1 tsp. tabasco sauce
28 oz. can diced tomatoes
48 oz. box of swanson's chicken broth
1# Andoille Sausage-sliced
2# Fresh shrimp, peeled and deveined
2 cans (6oz) White crab meat (chicken of the sea)
2 cans (6oz.) lump crab meat
2# Crawfish *( I garnished with these, and had on the side.)
3/4 cup chopped green onions
1/4 cup sugar (shhh)
*Rice*
Okay now that your roux is done, add the onions, celery, and green pepper and garlic if using fresh.Over medium heat- Let this sweat until the veggies are tender. it's going to smell wonderful, and the mixture will be more fluid, than thick at this point.
Add the tomatoes and chicken broth and the andouille sausage . Then add your bay leaves, tabasco sauce, and garlic powder if your using vs. fresh. I always throw in a about 1/8 cup of dried parsley. you can too if you want. Then add your creole seasoning. Not too much it is salty. I use Tony Chachere's, it is in a green container in spice aisle at the grocery store. If you do not have use a tsp. of salt, a tsp. of pepper and 1 tsp. cayenne.

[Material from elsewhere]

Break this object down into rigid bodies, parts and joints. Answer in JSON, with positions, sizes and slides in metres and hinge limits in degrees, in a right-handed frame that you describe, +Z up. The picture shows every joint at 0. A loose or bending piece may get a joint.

Now let this simmer for 30-45 minutes.( longer if you want) Now you have to get organized because you have a lot to do. If using crawfish bring a pot of water to a boil, and throw in some creole seasoning. Add the crawfish and let boil 10 minutes. Take them off the heat. Now you need to bring 3 cups of water to a boil, then add 3 cups of minute rice. cover remove from heat and let sit for 5 minutes. While this is sitting, throw in your shrimp and crab to your gumbo pot. When shrimp are pink, its done. Now taste it...does it need adjusting? Add the sugar here, not all of it at once, just taste and add.
Serve your gumbo over rice and spinkle with green onions. Oh also make some corn bread to go with it, and you will be a rock star! I think you deserve some beads!